§ **EXERCISE INSTRUCTIONS**
Copy nothing but the lines below running from the line containing "const group = new THREE.Group();" through the line containing "for node in", both end lines included.

** START OF PROVIDED MATERIAL **

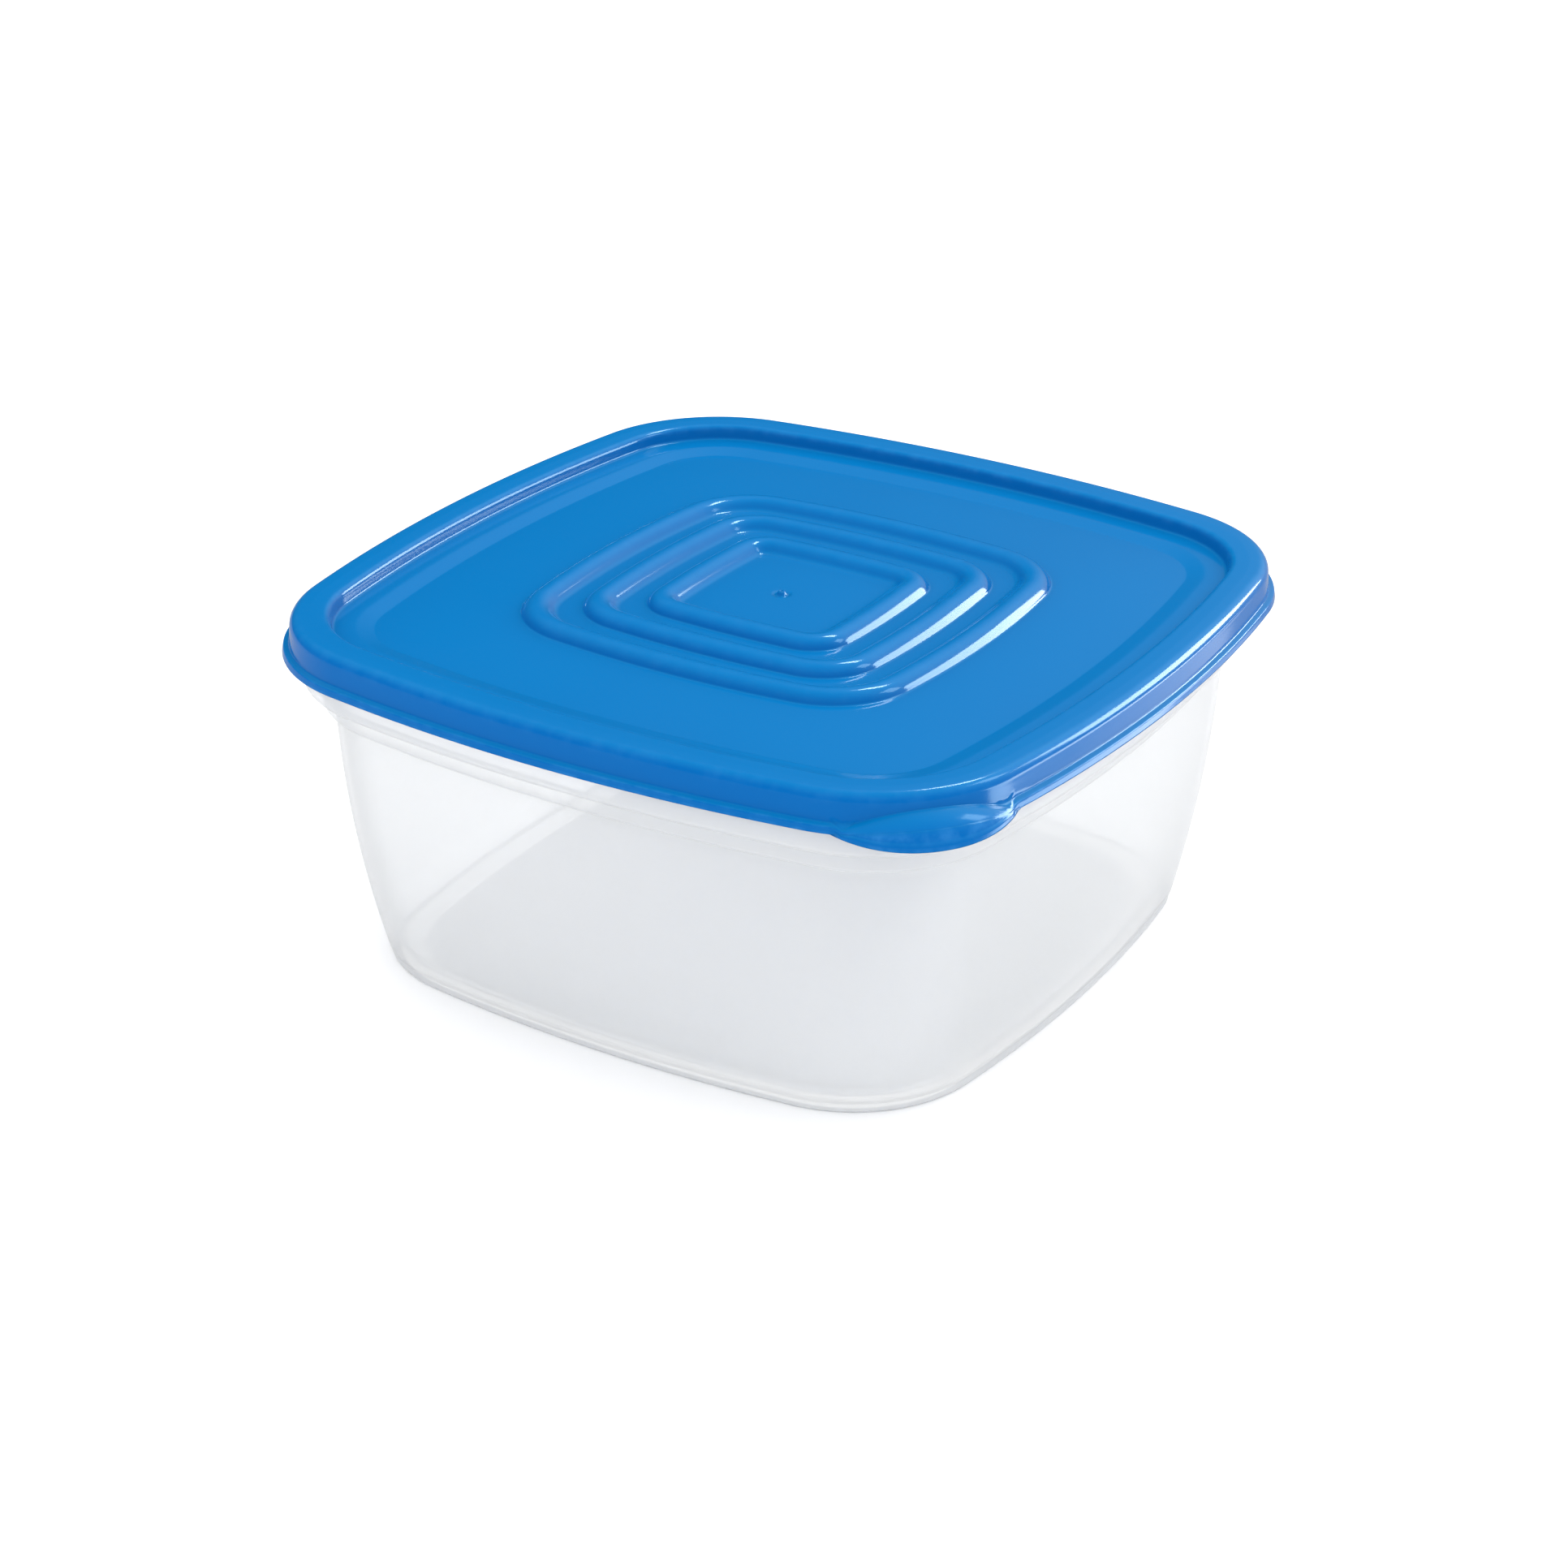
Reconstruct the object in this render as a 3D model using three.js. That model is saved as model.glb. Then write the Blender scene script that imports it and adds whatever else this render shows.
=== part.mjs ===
import * as THREE from "three";
import { mergeVertices } from "three/addons/utils/BufferGeometryUtils.js";

// A square food container in two moulded pieces: a translucent tub and a press-on lid with a thumb tab.
// Millimetres, +Z up. The origin is on the surface the tub stands on, under the middle of the tub.

// Outline of the lid's flange, seen from above: a square with bowed sides and round corners.
const lidHalf = 115;
const lidBow = 463;
const lidCorner = 46.2;

// Heights above the surface that the tub stands on.
const lidSeat = 91;
const floorTop = 2.8;
const footRecess = 1.2;

// Tub wall, from its foot to the lower step of the collar.
const footHalf = 93.4;
const footCorner = 38;
const footBow = 430;
const footRound = 2.6;
const footRingWidth = 7;
const wallTopDrop = 16.5;
const wallTopInset = 13.2;
const wallBulge = 0.94;
const wallThickness = 1.5;
const wallSteps = 7;
const floorRound = 6;

// Lid panel, its three raised ridges and the thumb tab.
const lidThickness = 1.2;
const panelInset = 24.5;
const panelEdgeHeight = 4.6;
const panelMiddleHeight = 5.8;
const ridgeHalves = [61, 46.4, 31.8];
const ridgeCorners = [25, 18, 12.5];
const ridgeBow = 300;
const ridgeWidth = 9.4;
const ridgeHeight = 2.9;
const tabCentre = 2.9;
const tabHalfWidth = 23.9;
const tabPower = 2.23;
const tabReach = 5.3;
const tabDrop = 2.1;

// Steps along each bowed side and round each corner.
const sideSteps = 4;
const cornerSteps = 10;
const turnSteps = 4 * (sideSteps + cornerSteps);

const tubMaterial = new THREE.MeshStandardMaterial({
  color: 0xe6e9ec,
  roughness: 0.35,
  metalness: 0,
  transparent: true,
  opacity: 0.6,
});
const lidMaterial = new THREE.MeshStandardMaterial({ color: 0x1f78c4, roughness: 0.2, metalness: 0 });

// A ring is one turn of the outline: its half size, side radius, corner radius and height.
function ring(half, bow, corner, z) {
  return { half, bow, corner, z };
}

// A ring that runs parallel to the flange, this far inside it and this far above its lower edge.
function insetRing(inset, rise) {
  return ring(lidHalf - inset, lidBow - inset, lidCorner - inset, lidSeat + rise);
}

// The ring closed to a point on the axis.
function poleRing(z) {
  return ring(0, 0, 0, z);
}

// Middle of the corner arc, equally far from both axes, where it meets the side arcs tangentially.
function cornerCentre({ half, bow, corner }) {
  const sideCentre = bow - half;
  const reach = bow - corner;
  return (-sideCentre + Math.sqrt(2 * reach * reach - sideCentre * sideCentre)) / 2;
}

// The point at this fraction of a turn, counted from the middle of the front side.
function outlinePoint(turn, shape) {
  if (shape.half === 0) {
    return new THREE.Vector2(0, 0);
  }
  const quarter = Math.floor(turn * 4 + 1e-9);
  const along = turn * 4 - quarter;
  const sideShare = sideSteps / 2 / (sideSteps + cornerSteps);
  const centre = cornerCentre(shape);
  const sideCentre = shape.half - shape.bow;
  const sideAngle = Math.atan2(centre, centre - sideCentre);
  const point = new THREE.Vector2();
  if (along < sideShare - 1e-9) {
    const angle = (sideAngle * along) / sideShare;
    point.set(sideCentre + shape.bow * Math.cos(angle), shape.bow * Math.sin(angle));
  } else if (along <= 1 - sideShare + 1e-9) {
    const share = (along - sideShare) / (1 - 2 * sideShare);
    const angle = sideAngle + share * (Math.PI / 2 - 2 * sideAngle);
    point.set(centre + shape.corner * Math.cos(angle), centre + shape.corner * Math.sin(angle));
  } else {
    const angle = (sideAngle * (1 - along)) / sideShare;
    point.set(shape.bow * Math.sin(angle), sideCentre + shape.bow * Math.cos(angle));
  }
  return point.rotateAround(new THREE.Vector2(0, 0), (quarter - 1) * (Math.PI / 2));
}

// A lathe of the profile, with each of its circles redrawn as the bowed square.
function bowedSolid(profile) {
  const circles = profile.map((shape) => new THREE.Vector2(shape.half, shape.z));
  const geometry = new THREE.LatheGeometry(circles, turnSteps);
  const position = geometry.getAttribute("position");
  for (let step = 0; step <= turnSteps; step += 1) {
    const turn = (step % turnSteps) / turnSteps;
    profile.forEach((shape, index) => {
      const place = outlinePoint(turn, shape);
      const pull = shape.tab ? tabPull(place) : 0;
      const out = place.clone().normalize().multiplyScalar(pull * tabReach * (shape.tab ?? 0));
      const z = shape.z - pull * tabDrop * (shape.tab ?? 0);
      position.setXYZ(step * profile.length + index, place.x + out.x, place.y + out.y, z);
    });
  }
  geometry.deleteAttribute("normal");
  geometry.deleteAttribute("uv");
  return mergeVertices(geometry, 1e-4);
}

// How far the thumb tab pulls a point outwards, from 0 to 1: a bulge a little off the middle of the front right corner.
function tabPull(place) {
  if (place.x < 0 || place.y > 0) {
    return 0;
  }
  const across = (place.x + place.y) / Math.SQRT2;
  const share = Math.min(1, Math.abs(across - tabCentre) / tabHalfWidth);
  return 1 - share ** tabPower;
}

// A ring of the tub's wall: share 0 is the foot and 1 is under the collar.
function wallRing(share, thickness) {
  const topHalf = lidHalf - wallTopInset;
  const bulged = 2 * share * (1 - share) * wallBulge + share * share;
  const blend = (low, high) => low + (high - low) * share;
  return ring(
    footHalf + (topHalf - footHalf) * bulged - thickness,
    blend(footBow, lidBow - wallTopInset) - thickness,
    blend(footCorner, lidCorner - wallTopInset) - thickness,
    share * (lidSeat - wallTopDrop),
  );
}

// The same ring drawn in by an inset, at a height of its own.
function shrunkRing(shape, inset, z) {
  return ring(shape.half - inset, shape.bow - inset, shape.corner - inset, z);
}

// Wall rings from one share of the height to another.
function wallRings(first, last, thickness) {
  const rings = [];
  for (let step = 0; step <= wallSteps; step += 1) {
    rings.push(wallRing(first + ((last - first) * step) / wallSteps, thickness));
  }
  return rings;
}

function makeTub() {
  const wallHeight = lidSeat - wallTopDrop;
  const foot = wallRing(0, 0);
  const innerFoot = wallRing(0, wallThickness);
  const profile = [
    poleRing(footRecess),
    shrunkRing(foot, footRound + footRingWidth + footRecess, footRecess),
    shrunkRing(foot, footRound + footRingWidth, 0),
    shrunkRing(foot, footRound, 0),
    shrunkRing(foot, 0.8, 0.8),
    ...wallRings(footRound / wallHeight, 1, 0),
    // Collar: two rounded steps under the lid, then the upright lip with its snap bead.
    insetRing(12.9, -15.6),
    insetRing(11, -13.9),
    insetRing(10.1, -11.6),
    insetRing(10, -9.4),
    insetRing(7.6, -8.3),
    insetRing(5.8, -6.2),
    insetRing(5, -3.4),
    insetRing(4.9, 4.8),
    insetRing(4.3, 5.9),
    insetRing(4.3, 7.5),
    insetRing(5, 8.3),
    insetRing(6.1, 8.3),
    insetRing(6.5, 7.6),
    insetRing(6.5, -3.4),
    insetRing(7.4, -5.7),
    insetRing(9.4, -7.9),
    insetRing(11.5, -9.6),
    insetRing(11.7, -12.4),
    insetRing(13, -14.4),
    ...wallRings((floorTop + floorRound) / wallHeight, 1, wallThickness).reverse(),
    shrunkRing(innerFoot, 1.2, floorTop + 2.2),
    shrunkRing(innerFoot, floorRound - 1, floorTop),
    poleRing(floorTop),
  ];
  return bowedSolid(profile);
}

// Height of the lid's panel at this half size: a slight dome.
function panelHeight(half) {
  const share = half / (lidHalf - panelInset);
  return panelMiddleHeight + (panelEdgeHeight - panelMiddleHeight) * share * share;
}

// One ridge from its outer foot to its inner foot, as a half ellipse; the underside is the same, thinner.
function ridgeRings(half, corner, shrink, drop, steps) {
  const rings = [];
  for (let step = 0; step <= steps; step += 1) {
    const angle = (Math.PI * step) / steps;
    const reach = ridgeWidth / 2 - shrink;
    const inset = ridgeWidth / 2 - reach * Math.cos(angle);
    const z = lidSeat + panelHeight(half - inset) + ridgeHeight * Math.sin(angle) - drop;
    rings.push(ring(half - inset, ridgeBow - inset, corner - inset, z));
  }
  return rings;
}

// All the ridges, from the outer one inwards.
function allRidges(shrink, drop, steps) {
  return ridgeHalves.flatMap((half, index) => ridgeRings(half, ridgeCorners[index], shrink, drop, steps));
}

function makeLid() {
  const top = [
    { ...insetRing(0, 0), tab: 1 },
    { ...insetRing(0.4, 1.7), tab: 1 },
    { ...insetRing(1.8, 2.8), tab: 0.55 },
    insetRing(2.2, 7),
    insetRing(2.9, 8.9),
    insetRing(4.6, 9.7),
    insetRing(8, 9.9),
    insetRing(11.2, 9.6),
    insetRing(12.6, 8.6),
    insetRing(13.3, 6.6),
    insetRing(14.3, 5.8),
    insetRing(19.5, 5.6),
    insetRing(panelInset, panelEdgeHeight),
    ...allRidges(0, 0, 4),
    poleRing(lidSeat + panelMiddleHeight),
  ];
  const underside = [
    poleRing(lidSeat + panelMiddleHeight - lidThickness),
    ...allRidges(0.9, lidThickness, 3).reverse(),
    insetRing(panelInset, panelEdgeHeight - lidThickness),
    insetRing(19.5, 5.6 - lidThickness),
    insetRing(13.6, 4.4),
    insetRing(12.3, 5),
    insetRing(11.6, 7.9),
    insetRing(10.6, 8.6),
    insetRing(5, 8.6),
    insetRing(3.7, 7.8),
    insetRing(3.5, 5),
    insetRing(3.9, 4),
    insetRing(3.9, 2.8),
    insetRing(3.2, 1.4),
    insetRing(2.6, 0),
  ];
  return bowedSolid([...underside, ...top]);
}

const group = new THREE.Group();
const pieces = [
  ["tub", makeTub(), tubMaterial],
  ["lid", makeLid(), lidMaterial],
];
pieces.forEach(([name, geometry, material]) => {
  const mesh = new THREE.Mesh(geometry, material);
  mesh.name = name;
  group.add(mesh);
});

export default group;
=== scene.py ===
import math

import bpy
import numpy as np
from mathutils import Matrix, Vector


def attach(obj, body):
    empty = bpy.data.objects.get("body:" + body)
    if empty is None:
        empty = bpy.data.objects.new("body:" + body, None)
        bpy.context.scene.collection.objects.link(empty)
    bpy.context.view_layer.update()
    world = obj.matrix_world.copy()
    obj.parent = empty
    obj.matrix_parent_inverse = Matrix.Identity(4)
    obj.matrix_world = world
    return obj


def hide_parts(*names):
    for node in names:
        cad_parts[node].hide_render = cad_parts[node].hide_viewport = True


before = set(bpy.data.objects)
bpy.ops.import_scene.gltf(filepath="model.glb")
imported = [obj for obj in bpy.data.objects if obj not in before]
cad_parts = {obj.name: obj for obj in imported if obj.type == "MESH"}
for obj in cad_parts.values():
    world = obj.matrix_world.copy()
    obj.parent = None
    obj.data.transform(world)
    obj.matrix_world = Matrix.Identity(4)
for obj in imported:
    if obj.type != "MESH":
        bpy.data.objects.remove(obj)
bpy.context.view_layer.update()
mm = 0.001

outline = {  # the lid's flange seen from above: a square with bowed sides and round corners, in mm
    "half": 115.0,
    "bow": 463.0,
    "corner": 46.2,
    "seat": 91.0,  # height of the flange's lower edge
}


def insetRing(inset, rise):
    # a turn of the outline this far inside the flange and this far above its lower edge
    sizes = tuple(outline[key] - inset for key in ("half", "bow", "corner"))
    return sizes + (outline["seat"] + rise,)


def cornerCentre(half, bow, corner):
    reach = bow - corner
    side = bow - half
    return (math.sqrt(2 * reach * reach - side * side) - side) / 2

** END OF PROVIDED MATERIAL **

§ **EXERCISE ANSWER**
const group = new THREE.Group();
const pieces = [
  ["tub", makeTub(), tubMaterial],
  ["lid", makeLid(), lidMaterial],
];
pieces.forEach(([name, geometry, material]) => {
  const mesh = new THREE.Mesh(geometry, material);
  mesh.name = name;
  group.add(mesh);
});

export default group;
=== scene.py ===
import math

import bpy
import numpy as np
from mathutils import Matrix, Vector


def attach(obj, body):
    empty = bpy.data.objects.get("body:" + body)
    if empty is None:
        empty = bpy.data.objects.new("body:" + body, None)
        bpy.context.scene.collection.objects.link(empty)
    bpy.context.view_layer.update()
    world = obj.matrix_world.copy()
    obj.parent = empty
    obj.matrix_parent_inverse = Matrix.Identity(4)
    obj.matrix_world = world
    return obj


def hide_parts(*names):
    for node in names:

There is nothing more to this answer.